* begin *

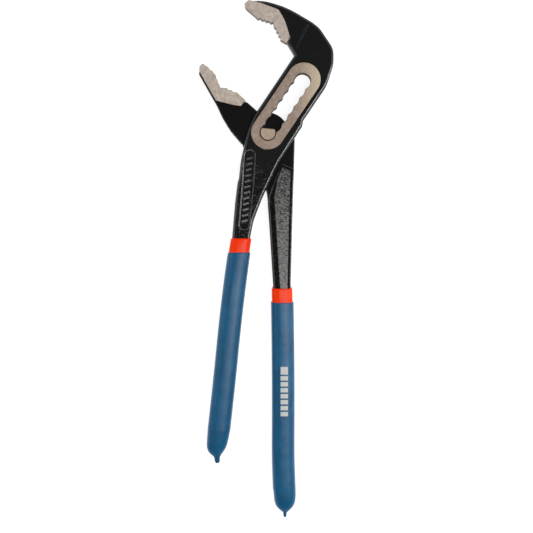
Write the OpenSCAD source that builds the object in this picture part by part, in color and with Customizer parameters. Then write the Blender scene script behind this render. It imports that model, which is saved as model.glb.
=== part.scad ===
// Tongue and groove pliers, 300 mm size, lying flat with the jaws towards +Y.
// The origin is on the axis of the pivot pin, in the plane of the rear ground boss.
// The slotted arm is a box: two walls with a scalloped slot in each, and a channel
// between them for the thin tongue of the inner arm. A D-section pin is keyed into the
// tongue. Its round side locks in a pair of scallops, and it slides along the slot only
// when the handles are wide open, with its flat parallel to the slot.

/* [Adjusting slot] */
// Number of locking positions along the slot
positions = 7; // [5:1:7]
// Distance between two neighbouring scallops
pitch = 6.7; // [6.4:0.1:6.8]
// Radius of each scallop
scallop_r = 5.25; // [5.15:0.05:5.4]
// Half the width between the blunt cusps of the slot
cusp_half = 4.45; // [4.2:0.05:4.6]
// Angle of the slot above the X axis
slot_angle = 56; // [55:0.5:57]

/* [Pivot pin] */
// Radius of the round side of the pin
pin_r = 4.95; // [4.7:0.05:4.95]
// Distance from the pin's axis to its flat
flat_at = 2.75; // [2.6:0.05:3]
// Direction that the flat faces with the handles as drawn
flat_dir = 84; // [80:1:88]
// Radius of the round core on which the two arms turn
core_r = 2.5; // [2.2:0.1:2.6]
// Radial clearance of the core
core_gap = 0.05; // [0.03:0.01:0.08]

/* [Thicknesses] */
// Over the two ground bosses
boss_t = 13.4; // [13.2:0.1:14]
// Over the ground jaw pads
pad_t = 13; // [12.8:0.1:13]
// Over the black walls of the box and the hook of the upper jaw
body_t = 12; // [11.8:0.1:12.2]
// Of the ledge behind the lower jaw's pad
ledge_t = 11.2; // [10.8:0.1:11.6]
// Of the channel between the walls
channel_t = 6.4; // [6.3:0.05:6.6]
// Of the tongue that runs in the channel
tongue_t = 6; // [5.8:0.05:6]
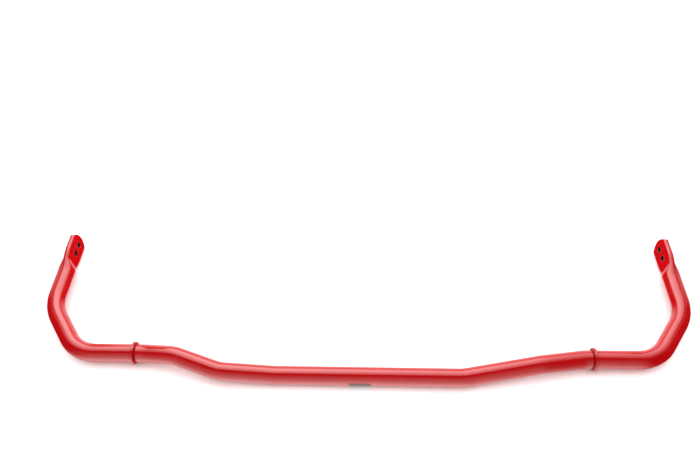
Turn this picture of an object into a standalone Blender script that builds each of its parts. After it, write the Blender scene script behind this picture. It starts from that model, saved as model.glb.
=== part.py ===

* end *

== Short problem ==
Make an exact copy of every line from the one with "Turn this picture" to the end of the data, with the first and last of those lines included.

== Reply ==
Turn this picture of an object into a standalone Blender script that builds each of its parts. After it, write the Blender scene script behind this picture. It starts from that model, saved as model.glb.
=== part.py ===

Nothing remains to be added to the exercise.